"Thoughts of a
Passing Out XIMBian"
- by Rhiju Bhowmick *
My wing in C-block is empty. All
my friends are leaving one by one. Two years of blood and toil are over. With a
decent job in hand, I should be happy to be able to be finally away from this
grind of B-school. But suddenly, I feel an emptiness that I never thought
existed. All through those sleepless nights spent with droopy eyes stuck on
excel sheets on the comps, we had developed a camaraderie that crept upon us,
unnoticed, uninvited. And suddenly I miss the people, I miss the grind, I miss
the jubilations and the frustrations that have dogged my every step through
these two years at XIMB. The hostel seems deserted.

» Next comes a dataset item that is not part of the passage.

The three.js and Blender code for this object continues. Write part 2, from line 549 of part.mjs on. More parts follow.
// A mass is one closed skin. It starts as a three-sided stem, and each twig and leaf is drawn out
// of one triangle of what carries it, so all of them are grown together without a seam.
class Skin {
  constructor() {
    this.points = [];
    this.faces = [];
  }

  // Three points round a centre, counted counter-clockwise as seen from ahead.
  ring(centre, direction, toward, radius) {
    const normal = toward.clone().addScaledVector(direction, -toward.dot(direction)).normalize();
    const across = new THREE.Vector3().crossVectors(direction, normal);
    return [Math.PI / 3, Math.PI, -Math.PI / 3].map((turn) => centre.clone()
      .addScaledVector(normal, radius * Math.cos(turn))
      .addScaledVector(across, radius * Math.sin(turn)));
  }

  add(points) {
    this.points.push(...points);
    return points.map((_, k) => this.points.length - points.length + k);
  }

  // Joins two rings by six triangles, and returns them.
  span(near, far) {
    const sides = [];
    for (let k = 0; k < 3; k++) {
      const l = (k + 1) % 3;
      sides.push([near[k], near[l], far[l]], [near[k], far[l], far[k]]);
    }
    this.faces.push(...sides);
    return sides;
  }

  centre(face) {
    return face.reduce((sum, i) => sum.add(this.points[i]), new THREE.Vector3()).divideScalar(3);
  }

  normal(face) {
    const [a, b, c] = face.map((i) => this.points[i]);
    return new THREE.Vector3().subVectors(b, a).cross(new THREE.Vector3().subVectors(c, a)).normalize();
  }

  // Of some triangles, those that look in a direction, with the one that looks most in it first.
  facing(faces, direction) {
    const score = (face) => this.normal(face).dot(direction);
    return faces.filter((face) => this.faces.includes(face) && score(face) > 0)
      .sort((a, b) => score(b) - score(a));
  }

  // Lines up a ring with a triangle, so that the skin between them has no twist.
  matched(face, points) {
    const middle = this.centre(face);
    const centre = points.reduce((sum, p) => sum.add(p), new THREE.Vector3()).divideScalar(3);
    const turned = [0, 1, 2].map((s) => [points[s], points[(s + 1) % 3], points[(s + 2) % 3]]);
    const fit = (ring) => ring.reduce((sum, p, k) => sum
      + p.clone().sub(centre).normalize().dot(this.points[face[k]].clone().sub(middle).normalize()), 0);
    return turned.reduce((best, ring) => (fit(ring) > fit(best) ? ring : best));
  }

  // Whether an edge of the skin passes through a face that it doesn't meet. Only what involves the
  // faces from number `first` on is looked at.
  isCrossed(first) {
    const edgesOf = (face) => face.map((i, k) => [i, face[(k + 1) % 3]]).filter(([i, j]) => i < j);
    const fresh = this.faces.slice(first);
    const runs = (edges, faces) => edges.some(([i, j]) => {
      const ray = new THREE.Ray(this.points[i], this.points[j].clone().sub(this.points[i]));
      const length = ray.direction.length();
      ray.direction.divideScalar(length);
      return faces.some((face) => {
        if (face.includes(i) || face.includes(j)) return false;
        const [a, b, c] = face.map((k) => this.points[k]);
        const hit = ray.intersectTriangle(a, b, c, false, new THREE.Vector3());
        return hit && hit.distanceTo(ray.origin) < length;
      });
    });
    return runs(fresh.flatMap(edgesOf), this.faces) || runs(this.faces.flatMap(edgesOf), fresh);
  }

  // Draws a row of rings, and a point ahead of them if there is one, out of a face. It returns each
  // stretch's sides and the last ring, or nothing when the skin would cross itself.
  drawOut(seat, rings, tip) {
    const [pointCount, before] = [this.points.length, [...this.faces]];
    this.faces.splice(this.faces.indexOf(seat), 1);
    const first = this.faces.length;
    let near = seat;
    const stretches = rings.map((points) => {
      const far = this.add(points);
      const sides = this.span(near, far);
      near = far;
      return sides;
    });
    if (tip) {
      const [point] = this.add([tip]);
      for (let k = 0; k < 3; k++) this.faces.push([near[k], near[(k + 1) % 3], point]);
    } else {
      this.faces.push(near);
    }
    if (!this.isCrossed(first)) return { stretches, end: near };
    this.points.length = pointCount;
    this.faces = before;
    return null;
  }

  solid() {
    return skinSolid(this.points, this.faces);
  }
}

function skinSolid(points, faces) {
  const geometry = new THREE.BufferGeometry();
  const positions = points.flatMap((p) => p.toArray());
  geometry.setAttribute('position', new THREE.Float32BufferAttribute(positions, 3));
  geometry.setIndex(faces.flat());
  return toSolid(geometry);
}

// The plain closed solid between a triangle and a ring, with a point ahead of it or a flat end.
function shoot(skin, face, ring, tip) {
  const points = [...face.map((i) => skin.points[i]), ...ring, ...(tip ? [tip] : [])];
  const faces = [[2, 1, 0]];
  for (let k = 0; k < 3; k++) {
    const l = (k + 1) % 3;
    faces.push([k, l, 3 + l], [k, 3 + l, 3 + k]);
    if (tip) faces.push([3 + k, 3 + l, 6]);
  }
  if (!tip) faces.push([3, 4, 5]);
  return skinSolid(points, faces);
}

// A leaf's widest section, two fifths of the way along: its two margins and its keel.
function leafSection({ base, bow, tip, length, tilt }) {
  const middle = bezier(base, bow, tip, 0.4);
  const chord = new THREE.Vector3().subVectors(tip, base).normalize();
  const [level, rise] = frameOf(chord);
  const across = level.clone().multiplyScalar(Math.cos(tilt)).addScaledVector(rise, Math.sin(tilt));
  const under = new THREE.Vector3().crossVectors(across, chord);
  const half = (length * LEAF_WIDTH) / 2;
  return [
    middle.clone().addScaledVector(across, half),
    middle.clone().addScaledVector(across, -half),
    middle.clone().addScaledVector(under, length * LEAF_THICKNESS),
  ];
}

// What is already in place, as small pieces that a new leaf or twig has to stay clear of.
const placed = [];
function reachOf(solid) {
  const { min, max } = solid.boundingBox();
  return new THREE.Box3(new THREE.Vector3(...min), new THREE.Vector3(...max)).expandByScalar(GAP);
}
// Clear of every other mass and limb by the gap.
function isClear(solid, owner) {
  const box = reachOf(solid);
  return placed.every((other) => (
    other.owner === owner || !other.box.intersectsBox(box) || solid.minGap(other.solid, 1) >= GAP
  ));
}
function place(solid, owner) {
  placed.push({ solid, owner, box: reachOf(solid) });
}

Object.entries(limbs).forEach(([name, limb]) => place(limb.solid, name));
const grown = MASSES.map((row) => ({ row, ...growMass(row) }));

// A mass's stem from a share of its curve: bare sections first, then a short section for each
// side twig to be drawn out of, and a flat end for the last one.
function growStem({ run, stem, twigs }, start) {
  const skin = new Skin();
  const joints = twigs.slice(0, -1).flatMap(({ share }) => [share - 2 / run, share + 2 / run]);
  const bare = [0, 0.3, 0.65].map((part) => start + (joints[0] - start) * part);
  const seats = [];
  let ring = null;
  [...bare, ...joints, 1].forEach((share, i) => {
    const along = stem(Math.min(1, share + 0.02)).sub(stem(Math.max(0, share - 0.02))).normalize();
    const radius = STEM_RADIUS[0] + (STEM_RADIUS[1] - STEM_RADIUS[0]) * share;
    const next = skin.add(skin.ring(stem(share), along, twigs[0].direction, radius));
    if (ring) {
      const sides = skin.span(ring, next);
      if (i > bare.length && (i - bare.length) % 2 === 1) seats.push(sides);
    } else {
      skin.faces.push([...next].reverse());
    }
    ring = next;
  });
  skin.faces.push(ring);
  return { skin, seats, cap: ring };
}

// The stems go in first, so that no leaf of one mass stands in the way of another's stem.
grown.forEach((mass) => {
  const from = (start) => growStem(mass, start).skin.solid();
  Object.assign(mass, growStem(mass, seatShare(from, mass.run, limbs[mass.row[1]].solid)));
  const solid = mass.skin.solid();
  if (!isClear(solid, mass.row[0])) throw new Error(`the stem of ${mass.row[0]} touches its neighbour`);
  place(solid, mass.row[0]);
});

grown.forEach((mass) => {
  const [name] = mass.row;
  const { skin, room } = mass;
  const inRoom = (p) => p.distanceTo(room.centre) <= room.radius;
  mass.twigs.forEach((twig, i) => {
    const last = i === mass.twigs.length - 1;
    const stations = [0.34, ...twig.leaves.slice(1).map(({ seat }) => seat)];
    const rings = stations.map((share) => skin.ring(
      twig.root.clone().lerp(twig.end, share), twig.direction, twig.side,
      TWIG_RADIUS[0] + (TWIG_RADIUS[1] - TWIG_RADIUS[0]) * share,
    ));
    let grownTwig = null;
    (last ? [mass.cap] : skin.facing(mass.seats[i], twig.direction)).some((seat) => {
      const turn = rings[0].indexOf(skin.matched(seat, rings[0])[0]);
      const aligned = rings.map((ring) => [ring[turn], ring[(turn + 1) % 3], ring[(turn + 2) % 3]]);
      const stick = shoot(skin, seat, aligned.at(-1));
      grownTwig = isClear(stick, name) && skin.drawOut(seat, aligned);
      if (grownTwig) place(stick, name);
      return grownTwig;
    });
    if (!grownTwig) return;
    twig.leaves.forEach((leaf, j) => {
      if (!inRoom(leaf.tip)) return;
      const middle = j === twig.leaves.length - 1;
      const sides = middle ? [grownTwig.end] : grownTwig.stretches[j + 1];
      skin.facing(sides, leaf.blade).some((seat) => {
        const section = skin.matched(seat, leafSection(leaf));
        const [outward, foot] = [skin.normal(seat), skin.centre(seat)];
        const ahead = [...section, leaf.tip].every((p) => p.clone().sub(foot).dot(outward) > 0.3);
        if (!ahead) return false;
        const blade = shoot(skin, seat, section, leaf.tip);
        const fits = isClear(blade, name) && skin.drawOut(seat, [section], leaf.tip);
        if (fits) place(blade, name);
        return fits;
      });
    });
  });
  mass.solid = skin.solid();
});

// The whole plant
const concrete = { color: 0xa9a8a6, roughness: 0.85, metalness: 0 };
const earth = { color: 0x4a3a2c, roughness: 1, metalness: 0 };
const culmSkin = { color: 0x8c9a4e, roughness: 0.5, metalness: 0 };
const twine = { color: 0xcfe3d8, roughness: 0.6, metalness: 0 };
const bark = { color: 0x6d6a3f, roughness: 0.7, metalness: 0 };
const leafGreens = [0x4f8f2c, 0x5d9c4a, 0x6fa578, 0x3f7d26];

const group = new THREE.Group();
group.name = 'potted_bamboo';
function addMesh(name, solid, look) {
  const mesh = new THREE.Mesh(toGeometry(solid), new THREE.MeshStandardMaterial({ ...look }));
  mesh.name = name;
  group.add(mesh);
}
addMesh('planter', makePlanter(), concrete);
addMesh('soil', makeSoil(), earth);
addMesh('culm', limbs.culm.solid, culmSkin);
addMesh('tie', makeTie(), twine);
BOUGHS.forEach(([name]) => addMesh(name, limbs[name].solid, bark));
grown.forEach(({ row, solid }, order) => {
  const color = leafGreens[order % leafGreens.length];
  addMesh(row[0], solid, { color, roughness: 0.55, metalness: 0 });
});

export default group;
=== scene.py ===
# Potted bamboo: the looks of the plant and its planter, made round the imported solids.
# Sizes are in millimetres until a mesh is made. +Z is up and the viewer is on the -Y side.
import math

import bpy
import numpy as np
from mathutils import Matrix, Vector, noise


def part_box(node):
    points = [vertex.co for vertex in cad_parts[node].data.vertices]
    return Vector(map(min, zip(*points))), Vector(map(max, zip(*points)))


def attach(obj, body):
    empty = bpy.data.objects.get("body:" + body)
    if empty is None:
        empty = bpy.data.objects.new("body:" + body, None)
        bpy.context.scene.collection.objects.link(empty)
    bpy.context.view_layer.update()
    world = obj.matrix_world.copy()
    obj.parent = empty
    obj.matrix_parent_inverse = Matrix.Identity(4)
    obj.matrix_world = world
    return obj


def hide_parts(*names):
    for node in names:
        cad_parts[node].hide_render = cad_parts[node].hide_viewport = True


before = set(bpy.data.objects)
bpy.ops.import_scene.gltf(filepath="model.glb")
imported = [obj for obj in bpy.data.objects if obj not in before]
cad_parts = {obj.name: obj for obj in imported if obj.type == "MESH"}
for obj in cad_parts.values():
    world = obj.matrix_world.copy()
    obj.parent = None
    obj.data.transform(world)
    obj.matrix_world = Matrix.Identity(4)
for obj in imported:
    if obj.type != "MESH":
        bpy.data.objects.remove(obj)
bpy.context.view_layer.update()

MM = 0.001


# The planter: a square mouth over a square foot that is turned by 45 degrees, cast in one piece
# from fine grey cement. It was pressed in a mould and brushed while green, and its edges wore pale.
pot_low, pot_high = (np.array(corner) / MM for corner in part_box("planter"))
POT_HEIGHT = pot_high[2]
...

It is like that great
birthday cake, which you had hogged and now the broken crumbs stare at you from
an empty plate. I envy those few lucky souls who have left the campus the very
day the final exams ended. They were spared the pain of seeing a home
disintegrate. They left when everything was still the same, when the parting was
yet to begin.
A junior is playing a Bengali
song on C top-floor. And no, he is not a Bong. He is a Tamilian Brahmin from
Madras. This has happened time and again. XIMB has acted like a gigantic melting
pot where the individual cultures of the students have mingled into a unique
one. We have these dance parties, fondly known as 'JLT's, mainly because one can
never predict when we will be in a mood. We decide and bingo, we have the JLT
tonight! There the devoted Oriya swings to the beat of Punjabi folk songs and
the quintessential Bong sheds his lethargy to shake a leg to a hit Telegu
number. We spoke the same tongue, chilled out in similar ways, had fun in the
network through win-pop (a network messenger service) and marched to the same
tune.
Now the party is over. Time to
get on to the jobs. Time to come out of the classroom. Time to live and time to
die.
XIMB shall stay within me,
ensconced in its pearly cocoon, to be entered into when life becomes a shade
less kind and I miss my friends and the life we had lived.